The surah’s naming is itself a theological statement: in a tradition that would later sometimes struggle to honor women’s spiritual authority, Allah named a surah of His eternal Book after Maryam — before naming a surah after the Prophet’s male companions.
Ta’wil of Sayyida Maryam (AS)
The zahir of Maryam is the historical woman: born of a pious vow, raised in the Temple, miraculously provided for, visited by the angel, bore Isa in miraculous circumstances, defended by her son’s speech from the cradle.
The batin of Maryam is the soul that has made itself completely receptive to the divine word. The three preparations — the prayer chamber (mihrab), the miraculous provision (divine sustenance replacing natural), and the retreat to the eastern place — are the three conditions in which the divine word can be received without the distortion of the ego:
- The prayer chamber: the regular practice of worship that creates the interior space
- The miraculous provision: the reorientation of trust from worldly sources to divine sources
- The eastern retreat: the withdrawal from social identity, even from speech itself, so that the only voice remaining is divine
The angel Jibrail appears in this prepared space. The divine word is received. And the fruit of this complete receptivity is the being who will speak truth to power from the cradle.

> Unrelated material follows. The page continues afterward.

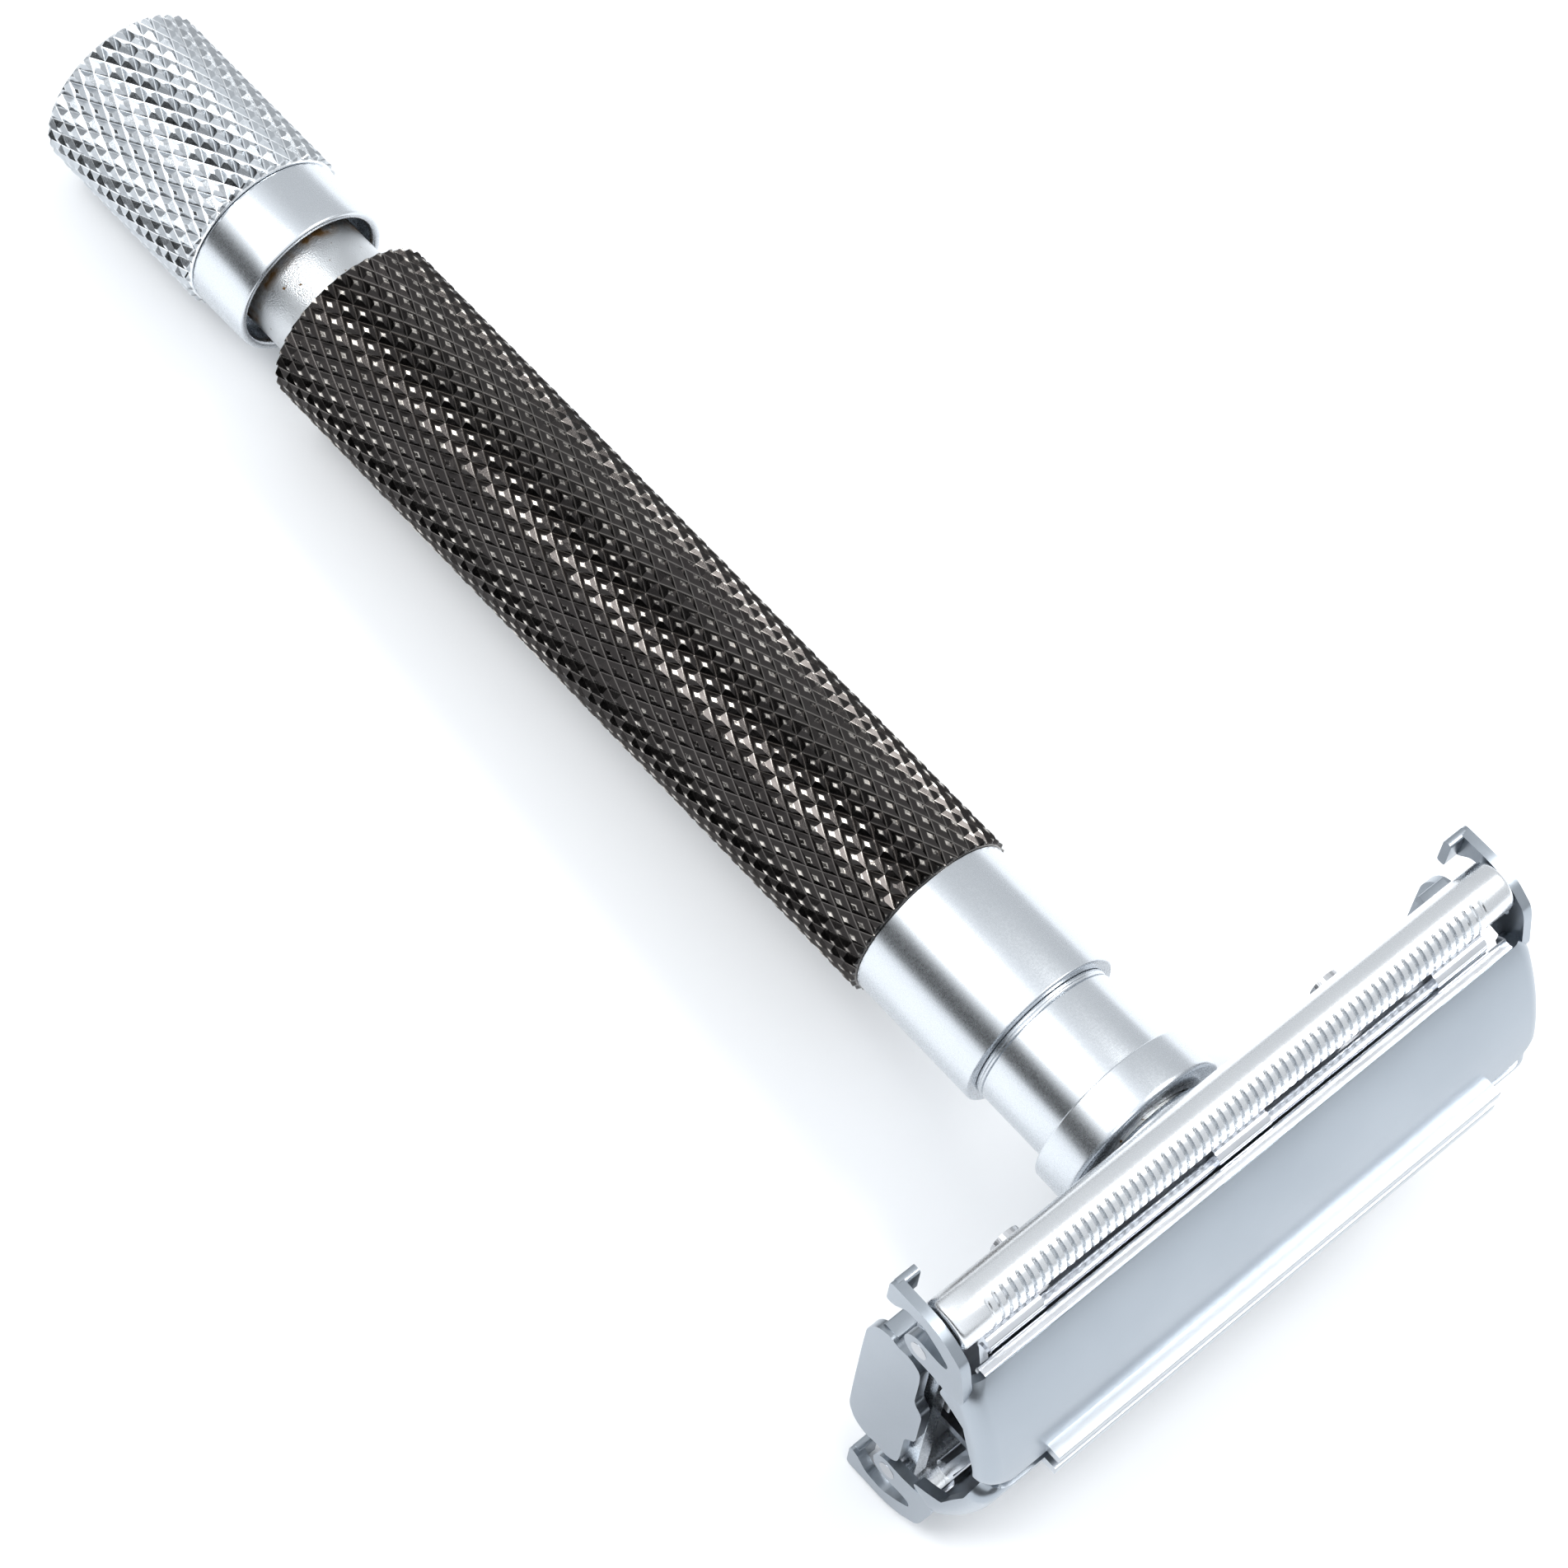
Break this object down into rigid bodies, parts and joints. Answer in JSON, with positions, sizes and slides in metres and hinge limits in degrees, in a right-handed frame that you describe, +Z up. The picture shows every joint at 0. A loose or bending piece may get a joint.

Every mumin’s mihrab — every moment of genuine du’a and khushu in namaz — is a small participation in Maryam’s prayer chamber. The devotion she practiced is the model of the devotion every soul is invited to practice, to whatever degree of completeness they can achieve.
“Be devoutly obedient to your Lord and prostrate and bow with those who bow.” (3:43) — The divine command given to Maryam is given to every mumin. The response that made her the chosen woman is the response every mumin is invited to offer.